Dataset records:
+++

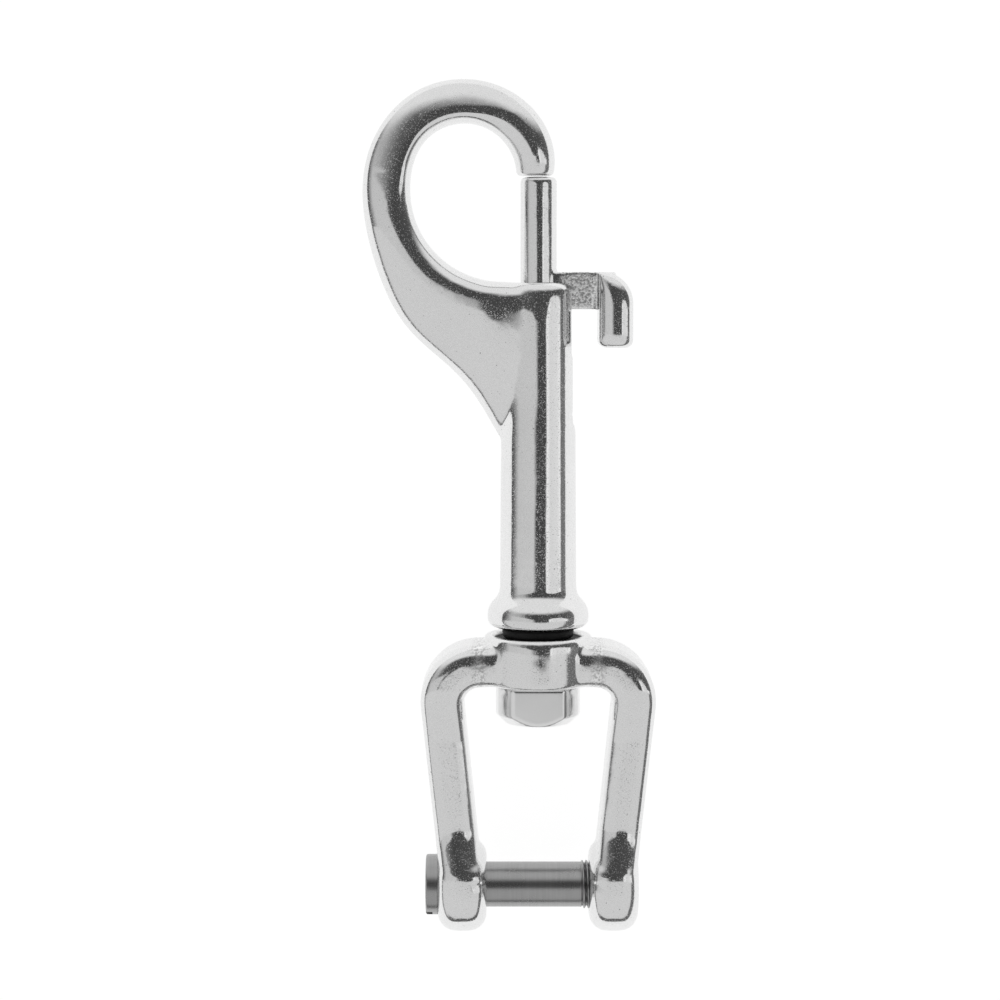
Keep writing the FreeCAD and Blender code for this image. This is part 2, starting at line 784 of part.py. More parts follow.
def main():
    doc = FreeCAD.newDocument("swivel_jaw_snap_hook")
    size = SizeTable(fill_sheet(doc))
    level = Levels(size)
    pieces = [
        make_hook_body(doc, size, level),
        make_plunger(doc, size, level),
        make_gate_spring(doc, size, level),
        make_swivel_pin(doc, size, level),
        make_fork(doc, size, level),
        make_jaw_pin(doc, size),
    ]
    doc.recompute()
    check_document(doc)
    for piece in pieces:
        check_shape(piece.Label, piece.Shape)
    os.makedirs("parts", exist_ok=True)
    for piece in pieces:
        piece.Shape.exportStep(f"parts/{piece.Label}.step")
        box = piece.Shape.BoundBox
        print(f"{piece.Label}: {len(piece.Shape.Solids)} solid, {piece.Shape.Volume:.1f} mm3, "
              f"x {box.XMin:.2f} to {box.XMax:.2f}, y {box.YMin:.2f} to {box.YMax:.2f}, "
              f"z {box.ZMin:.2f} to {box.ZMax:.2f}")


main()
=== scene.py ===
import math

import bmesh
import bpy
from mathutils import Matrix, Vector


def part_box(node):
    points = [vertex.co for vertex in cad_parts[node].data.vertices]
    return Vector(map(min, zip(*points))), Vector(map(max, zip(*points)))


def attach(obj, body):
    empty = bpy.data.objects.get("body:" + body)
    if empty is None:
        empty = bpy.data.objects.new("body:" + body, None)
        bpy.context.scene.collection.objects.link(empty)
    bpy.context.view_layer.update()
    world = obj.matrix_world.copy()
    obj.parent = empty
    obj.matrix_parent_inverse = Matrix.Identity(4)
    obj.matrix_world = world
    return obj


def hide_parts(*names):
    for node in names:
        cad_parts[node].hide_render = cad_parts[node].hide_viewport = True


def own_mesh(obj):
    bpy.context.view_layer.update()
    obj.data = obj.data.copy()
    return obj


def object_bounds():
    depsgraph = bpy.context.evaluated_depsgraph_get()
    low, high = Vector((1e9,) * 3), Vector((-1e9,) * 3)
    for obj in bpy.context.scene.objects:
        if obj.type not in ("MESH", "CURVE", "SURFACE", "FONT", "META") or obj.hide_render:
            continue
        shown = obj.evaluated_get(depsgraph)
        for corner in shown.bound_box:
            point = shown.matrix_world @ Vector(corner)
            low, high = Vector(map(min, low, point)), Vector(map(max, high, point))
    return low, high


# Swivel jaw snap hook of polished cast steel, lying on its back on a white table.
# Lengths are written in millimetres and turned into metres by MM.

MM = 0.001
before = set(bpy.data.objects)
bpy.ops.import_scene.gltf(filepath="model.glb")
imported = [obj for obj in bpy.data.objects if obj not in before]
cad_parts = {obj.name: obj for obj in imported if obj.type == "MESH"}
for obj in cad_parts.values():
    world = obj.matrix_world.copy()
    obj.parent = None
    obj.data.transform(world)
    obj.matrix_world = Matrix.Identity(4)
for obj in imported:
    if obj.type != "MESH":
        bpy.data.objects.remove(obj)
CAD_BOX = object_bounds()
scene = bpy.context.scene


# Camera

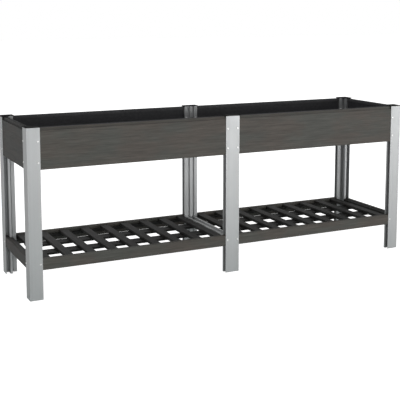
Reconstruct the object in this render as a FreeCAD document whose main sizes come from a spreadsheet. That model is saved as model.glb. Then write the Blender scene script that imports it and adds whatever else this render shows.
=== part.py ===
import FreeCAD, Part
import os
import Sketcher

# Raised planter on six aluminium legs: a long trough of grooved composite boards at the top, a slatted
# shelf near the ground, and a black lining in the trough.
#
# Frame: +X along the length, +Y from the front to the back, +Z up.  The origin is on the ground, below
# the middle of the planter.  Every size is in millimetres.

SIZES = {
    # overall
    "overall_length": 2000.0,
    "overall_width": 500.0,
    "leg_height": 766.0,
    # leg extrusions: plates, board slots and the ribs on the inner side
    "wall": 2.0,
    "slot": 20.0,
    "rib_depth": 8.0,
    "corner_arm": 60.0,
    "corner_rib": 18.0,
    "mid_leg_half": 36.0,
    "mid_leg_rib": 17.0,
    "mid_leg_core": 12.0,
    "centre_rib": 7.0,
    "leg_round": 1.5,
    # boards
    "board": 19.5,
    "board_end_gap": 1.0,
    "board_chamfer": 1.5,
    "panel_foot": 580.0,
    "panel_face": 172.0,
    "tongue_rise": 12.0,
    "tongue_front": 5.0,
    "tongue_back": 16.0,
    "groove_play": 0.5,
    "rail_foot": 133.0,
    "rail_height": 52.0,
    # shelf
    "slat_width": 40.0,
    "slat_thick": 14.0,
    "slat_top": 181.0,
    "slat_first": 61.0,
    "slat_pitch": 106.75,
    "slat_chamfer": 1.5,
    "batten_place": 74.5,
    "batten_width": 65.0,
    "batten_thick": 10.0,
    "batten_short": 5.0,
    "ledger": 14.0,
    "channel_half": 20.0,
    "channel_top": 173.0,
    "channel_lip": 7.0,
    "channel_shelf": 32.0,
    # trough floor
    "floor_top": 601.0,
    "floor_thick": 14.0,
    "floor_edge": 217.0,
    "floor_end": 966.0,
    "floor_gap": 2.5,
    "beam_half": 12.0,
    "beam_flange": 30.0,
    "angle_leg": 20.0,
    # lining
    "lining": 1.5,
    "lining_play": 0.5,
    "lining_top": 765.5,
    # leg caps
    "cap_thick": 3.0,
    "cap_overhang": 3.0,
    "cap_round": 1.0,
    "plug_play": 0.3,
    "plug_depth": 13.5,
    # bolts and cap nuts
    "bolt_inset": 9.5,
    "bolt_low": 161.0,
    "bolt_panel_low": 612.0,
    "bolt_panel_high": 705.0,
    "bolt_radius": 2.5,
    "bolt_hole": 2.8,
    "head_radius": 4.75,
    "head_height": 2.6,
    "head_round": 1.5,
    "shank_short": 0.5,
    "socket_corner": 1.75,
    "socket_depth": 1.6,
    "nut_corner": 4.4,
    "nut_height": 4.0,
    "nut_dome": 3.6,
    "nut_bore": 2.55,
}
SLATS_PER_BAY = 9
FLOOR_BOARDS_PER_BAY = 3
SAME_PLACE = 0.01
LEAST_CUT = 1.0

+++

▸ PROMPT
Print the lines from the line with "box = piece.Shape.BoundBox" to the line with "if empty is" exactly, and print nothing else. Both of those lines are included.

▸ RIGHT ANSWER
        box = piece.Shape.BoundBox
        print(f"{piece.Label}: {len(piece.Shape.Solids)} solid, {piece.Shape.Volume:.1f} mm3, "
              f"x {box.XMin:.2f} to {box.XMax:.2f}, y {box.YMin:.2f} to {box.YMax:.2f}, "
              f"z {box.ZMin:.2f} to {box.ZMax:.2f}")


main()
=== scene.py ===
import math

import bmesh
import bpy
from mathutils import Matrix, Vector


def part_box(node):
    points = [vertex.co for vertex in cad_parts[node].data.vertices]
    return Vector(map(min, zip(*points))), Vector(map(max, zip(*points)))


def attach(obj, body):
    empty = bpy.data.objects.get("body:" + body)
    if empty is None:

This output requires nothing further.